# Start of DATASET SECTION
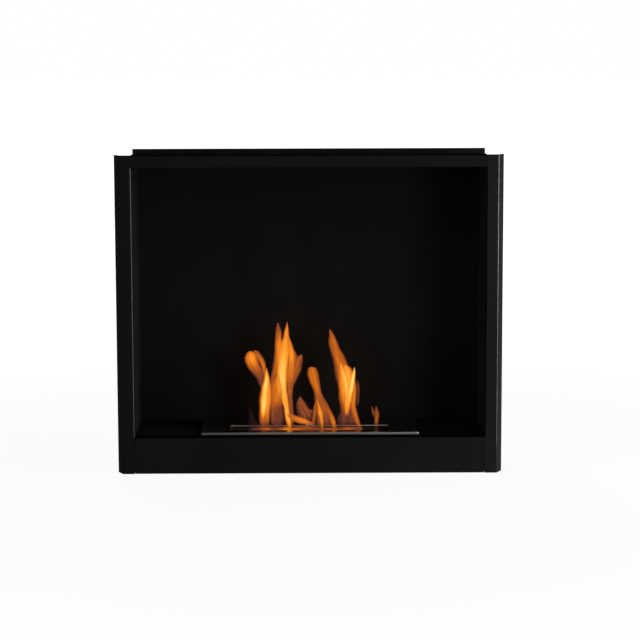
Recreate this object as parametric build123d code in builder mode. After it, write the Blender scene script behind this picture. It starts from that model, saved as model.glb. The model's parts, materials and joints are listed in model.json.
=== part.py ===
import os

from build123d import *

# Bioethanol fireplace, in millimetres. X runs across the front, the fire opening faces -Y and Z is up.
# The origin is the middle of the footprint, on the surface that the fireplace stands on.

# ---- Driving sizes -------------------------------------------------------------------------

# Fire opening, and the clearance between sheets that pass each other
opening_w = 545.5
opening_h = 419.5
fit = 0.2

# Front frame
frame_sheet = 1.5
bend_in_r = 0.5
edge_return = 20.0
rail_cap = 15.0
flare_out = 8.5
flare_back = 17.0
face_cover = 4.75
seam = 0.5

# Case round the fire space
casing_sheet = 1.5
side_gap = 9.0
top_gap = 5.5
rear_gap = 14.0
stud_room = 7.5
pan_edge = 10.0
back_rise = 9.0

# Lining of the fire space
liner_sheet = 1.5
liner_flange = 10.0
rear_clear = 24.8

# Burner: slot, top plate and tank
slot_w = 251.0
slot_d = 42.0
plate_end = 46.0
plate_sheet = 1.5
plate_edge_r = 0.7
plate_corner_r = 2.0
hem_h = 4.0
burner_set_back = 30.0
tank_sheet = 1.0
tank_h = 50.3
tank_flange = 7.0
tank_lead = 6.0
cut_clear = 2.0

# Sliding lid, its runners and its lug
lid_sheet = 1.2
lid_lap = 3.0
lid_side_play = 0.5
lid_end_play = 1.0
runner_sheet = 1.0
runner_reach = 12.0
runner_drop = 1.5
runner_play = 0.6
lug_sheet = 1.2
lug_w = 14.0
lug_h = 8.0
lug_foot = 8.0
lug_clear = 1.0
lug_hole_r = 2.2
lug_corner_r = 3.0

# Wool and the sheet that holds it down
wool_clear = 0.3
mesh_sheet = 1.0
mesh_drop = 2.0
mesh_hole_r = 2.5
mesh_pitch = 9.0

# Spill tray and the floor's supports
tray_sheet = 1.0
tray_clear = 4.0
tray_h = 22.0
drip_gap = 3.2
support_sheet = 1.5
support_foot = 12.0
support_gap = 22.0
support_inset = 20.0

# Fasteners and pads
stud_r = 1.5
stud_len = 8.0
nut_flats = 5.5
nut_h = 2.4
hole_clear = 0.05
stud_inset = 40.0
rivet_r = 1.6
rivet_head_r = 3.0
rivet_head_h = 1.0
rivet_tail_r = 2.3
rivet_tail_h = 1.5
rivet_bulge = 0.4
rivet_dip_r = 1.0
rivet_dip = 0.5
rivet_inset = 30.0
screw_r = 1.5
screw_head_r = 2.8
socket_flats = 2.0
socket_d = 1.0
screw_inset = 15.0
pad_r = 9.0
pad_inset = 25.0
bumper_h = 3.0
bumper_inset = 40.0
keyhole_head_r = 6.0
keyhole_r = 3.0
keyhole_rise = 12.0
keyhole_pitch = 400.0
keyhole_drop = 61.0
fixing_r = 3.0
fixing_pitch = 280.0
fixing_rise = 10.0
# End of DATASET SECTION
* _JOB_: What is needed is an exact copy of the lines from the start of the listing through the line where "from build123d import *" sits, please, both end lines included and nothing more.

* _SOLUTION TO THIS EXERCISE_:
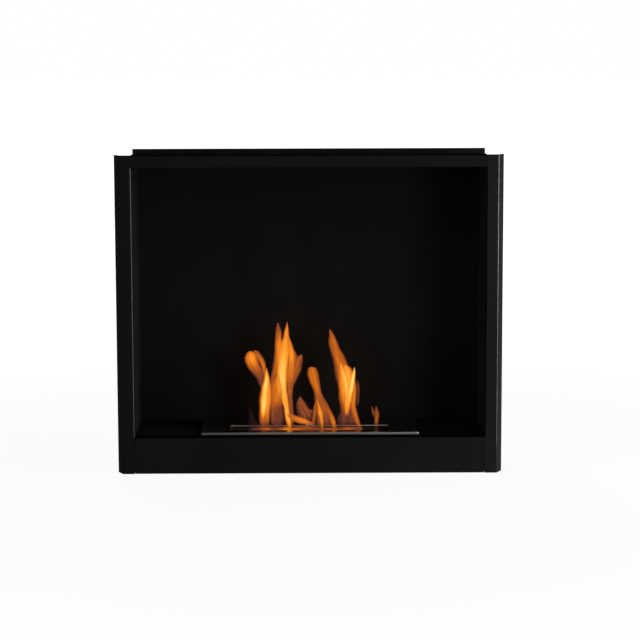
Recreate this object as parametric build123d code in builder mode. After it, write the Blender scene script behind this picture. It starts from that model, saved as model.glb. The model's parts, materials and joints are listed in model.json.
=== part.py ===
import os

from build123d import *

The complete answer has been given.